From my own case, I know that my medical records were often written by apathetic, disinterested or overtly hostile doctors who portrayed me as a one-dimensional, permanently unstable child. But in the absence of avenues to challenge their words, their definition of who I am has been allowed to go unchallenged. Sussex ICB openly shutting down the possibility for a child to give their own perspective on how this treatment has affected them loudly says that trans children are, to them, nothing more than what is written about them.
Aside from the physical implications of suddenly halting medical treatment, the mental health of these children is under severe threat. Sussex ICB’s Impact Assessment on this investigation concluded that affected children could experience “increased risk of suicidal ideation and/or mental health problems including disengagement from schools.” There are few named mitigations for this explicit admission of guilt; that what they are doing will directly contribute to mental instability, and potential suicide.
Transgender children are prioritised as subjects of data extraction instead of as young people requiring medical treatment and multi-disciplinary care, because they are seen as collateral damage. What is written about them in their medical records is more important than safeguarding them from mental decline.
I had a panic attack when I first read about this case, because I realised that the same violation which derailed my life will now happen to hundreds more transgender children. And it will continue to happen, as the PATHWAYS clinical trial for puberty blockers further normalises it.
PATHWAYS will make access to puberty blockers contingent on research participation and embed coercive dynamics where children may feel obligated to join the trial if they want to receive timely treatment — they must become datapoints within a research project that will repeatedly subject them to questionnaires, tests, physical exams, X-rays and MRIs. It reinforces the idea that their bodies and lives are subject to scientific scrutiny rather than respected as individuals, as real children, with rights to confidentiality, dignity and bodily autonomy for their own healthcare. The question of whether consent can be truly free and informed, especially for children experiencing acute gender dysphoria for whom access to puberty blockers is a lifeline, is questionable at best. Will these children be able to have open, frank and honest conversations with their doctors? Or, like with my flippant comment about being “all over the place” being taken out of context, will they be refused the privilege of a complex inner life for fear of having their life-saving care revoked?
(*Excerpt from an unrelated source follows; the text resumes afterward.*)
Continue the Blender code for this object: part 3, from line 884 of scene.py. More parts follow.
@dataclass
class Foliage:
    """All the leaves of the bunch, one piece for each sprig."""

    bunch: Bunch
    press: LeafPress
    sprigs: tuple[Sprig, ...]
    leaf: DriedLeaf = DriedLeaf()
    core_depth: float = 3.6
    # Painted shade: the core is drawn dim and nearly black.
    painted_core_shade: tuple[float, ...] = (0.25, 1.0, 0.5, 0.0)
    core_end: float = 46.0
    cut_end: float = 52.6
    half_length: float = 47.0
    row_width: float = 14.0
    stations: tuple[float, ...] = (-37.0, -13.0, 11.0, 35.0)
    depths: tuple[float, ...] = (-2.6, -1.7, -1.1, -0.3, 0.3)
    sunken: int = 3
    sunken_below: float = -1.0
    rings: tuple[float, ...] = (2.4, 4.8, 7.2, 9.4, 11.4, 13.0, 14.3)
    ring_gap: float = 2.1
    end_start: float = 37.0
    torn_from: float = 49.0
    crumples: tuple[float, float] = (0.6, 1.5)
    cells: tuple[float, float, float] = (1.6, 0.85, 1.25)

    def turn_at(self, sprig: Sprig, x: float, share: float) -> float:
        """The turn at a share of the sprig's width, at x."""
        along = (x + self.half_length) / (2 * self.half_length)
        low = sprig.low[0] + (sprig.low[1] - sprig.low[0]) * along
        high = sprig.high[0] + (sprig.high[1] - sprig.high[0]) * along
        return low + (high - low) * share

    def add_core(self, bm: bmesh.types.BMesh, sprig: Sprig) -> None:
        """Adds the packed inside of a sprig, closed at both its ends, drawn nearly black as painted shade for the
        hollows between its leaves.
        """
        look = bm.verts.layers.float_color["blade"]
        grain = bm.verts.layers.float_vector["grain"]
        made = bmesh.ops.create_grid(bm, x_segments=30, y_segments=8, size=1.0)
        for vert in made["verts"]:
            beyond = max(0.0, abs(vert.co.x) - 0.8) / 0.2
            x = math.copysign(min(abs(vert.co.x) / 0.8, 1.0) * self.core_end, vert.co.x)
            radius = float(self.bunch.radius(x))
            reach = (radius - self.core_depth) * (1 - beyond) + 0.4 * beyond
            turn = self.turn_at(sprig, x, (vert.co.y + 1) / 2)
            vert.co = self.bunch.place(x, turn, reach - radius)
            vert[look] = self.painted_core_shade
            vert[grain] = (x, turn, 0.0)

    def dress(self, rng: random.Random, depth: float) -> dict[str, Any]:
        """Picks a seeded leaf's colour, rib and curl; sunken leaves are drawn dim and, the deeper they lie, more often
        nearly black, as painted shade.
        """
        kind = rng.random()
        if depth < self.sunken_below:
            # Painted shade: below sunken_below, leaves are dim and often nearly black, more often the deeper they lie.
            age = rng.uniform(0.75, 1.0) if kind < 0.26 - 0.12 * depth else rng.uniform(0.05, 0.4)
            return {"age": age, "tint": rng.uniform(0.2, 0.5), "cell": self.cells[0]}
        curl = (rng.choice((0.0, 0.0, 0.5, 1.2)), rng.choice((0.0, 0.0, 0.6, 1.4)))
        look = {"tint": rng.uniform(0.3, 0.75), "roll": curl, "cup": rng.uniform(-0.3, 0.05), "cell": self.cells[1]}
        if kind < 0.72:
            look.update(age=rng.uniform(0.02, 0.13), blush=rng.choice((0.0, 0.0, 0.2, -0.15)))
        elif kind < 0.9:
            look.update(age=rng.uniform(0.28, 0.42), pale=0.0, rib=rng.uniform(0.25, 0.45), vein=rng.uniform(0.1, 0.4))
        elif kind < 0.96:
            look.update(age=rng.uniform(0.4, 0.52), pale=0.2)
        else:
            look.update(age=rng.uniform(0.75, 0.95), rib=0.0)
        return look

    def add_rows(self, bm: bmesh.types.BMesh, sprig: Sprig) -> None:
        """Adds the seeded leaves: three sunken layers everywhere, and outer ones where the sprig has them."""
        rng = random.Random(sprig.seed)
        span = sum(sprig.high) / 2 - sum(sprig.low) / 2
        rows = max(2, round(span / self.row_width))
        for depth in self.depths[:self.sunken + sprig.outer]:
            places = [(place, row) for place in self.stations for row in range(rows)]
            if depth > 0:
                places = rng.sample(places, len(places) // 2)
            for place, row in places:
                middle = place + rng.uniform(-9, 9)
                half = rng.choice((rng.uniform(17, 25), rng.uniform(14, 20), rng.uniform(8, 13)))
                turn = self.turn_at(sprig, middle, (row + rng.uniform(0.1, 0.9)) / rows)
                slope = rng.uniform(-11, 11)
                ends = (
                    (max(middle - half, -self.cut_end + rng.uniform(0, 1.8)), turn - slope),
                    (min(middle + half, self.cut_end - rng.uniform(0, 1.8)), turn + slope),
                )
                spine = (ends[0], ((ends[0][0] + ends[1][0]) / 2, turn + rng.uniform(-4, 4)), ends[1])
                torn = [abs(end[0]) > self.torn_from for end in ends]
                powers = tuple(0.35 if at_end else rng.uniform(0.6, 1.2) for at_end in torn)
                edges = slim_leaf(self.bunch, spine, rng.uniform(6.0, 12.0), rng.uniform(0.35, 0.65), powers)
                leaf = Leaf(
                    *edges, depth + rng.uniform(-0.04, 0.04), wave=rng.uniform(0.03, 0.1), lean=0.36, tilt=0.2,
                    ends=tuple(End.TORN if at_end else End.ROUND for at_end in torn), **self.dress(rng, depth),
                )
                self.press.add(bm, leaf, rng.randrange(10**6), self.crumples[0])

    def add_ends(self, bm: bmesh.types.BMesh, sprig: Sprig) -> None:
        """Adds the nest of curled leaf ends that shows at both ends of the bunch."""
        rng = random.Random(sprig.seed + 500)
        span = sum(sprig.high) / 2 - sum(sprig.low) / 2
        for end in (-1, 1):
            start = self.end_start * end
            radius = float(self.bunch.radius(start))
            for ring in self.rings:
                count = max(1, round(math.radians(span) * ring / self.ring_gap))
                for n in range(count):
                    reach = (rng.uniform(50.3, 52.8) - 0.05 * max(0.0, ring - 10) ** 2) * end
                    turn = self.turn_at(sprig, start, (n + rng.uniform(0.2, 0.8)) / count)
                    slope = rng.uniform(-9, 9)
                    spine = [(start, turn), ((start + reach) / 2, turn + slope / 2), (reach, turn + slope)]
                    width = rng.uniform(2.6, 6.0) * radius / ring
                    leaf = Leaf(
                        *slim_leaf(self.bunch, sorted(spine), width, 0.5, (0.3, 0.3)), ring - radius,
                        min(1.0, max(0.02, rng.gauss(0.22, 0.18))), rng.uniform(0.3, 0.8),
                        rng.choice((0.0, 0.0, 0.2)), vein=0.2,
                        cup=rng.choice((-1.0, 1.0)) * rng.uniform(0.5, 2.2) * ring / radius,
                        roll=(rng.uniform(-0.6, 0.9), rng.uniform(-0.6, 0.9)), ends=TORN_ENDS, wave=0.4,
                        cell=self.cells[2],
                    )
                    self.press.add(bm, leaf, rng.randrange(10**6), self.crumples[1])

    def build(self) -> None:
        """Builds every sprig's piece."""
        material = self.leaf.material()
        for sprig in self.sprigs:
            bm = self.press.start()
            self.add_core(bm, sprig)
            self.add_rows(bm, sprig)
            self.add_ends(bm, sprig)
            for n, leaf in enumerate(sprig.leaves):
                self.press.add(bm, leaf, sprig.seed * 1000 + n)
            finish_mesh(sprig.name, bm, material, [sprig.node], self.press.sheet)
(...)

In Histories of the Transgender Child, Jules Gill-Peterson defines the child as a dehumanised social form, constantly surveilled and reduced to mannequins for medical research: “trans children have been forced to pay one of the heaviest prices for the sex and gender binary, silenced as the raw material of its medical foundation.” This trial is a continuation of how transgender children have always been treated. Whether the data is anonymised is not the point. It is the normalisation of annexing life-saving medical care within the context of mining vulnerable children’s data at the expense of their wellbeing.
It is possible for transgender children to become transgender adults. I am one of them. I am not just Patient B, and I am refusing to let that define me. But in the current climate, this is a battle that will take a lifetime.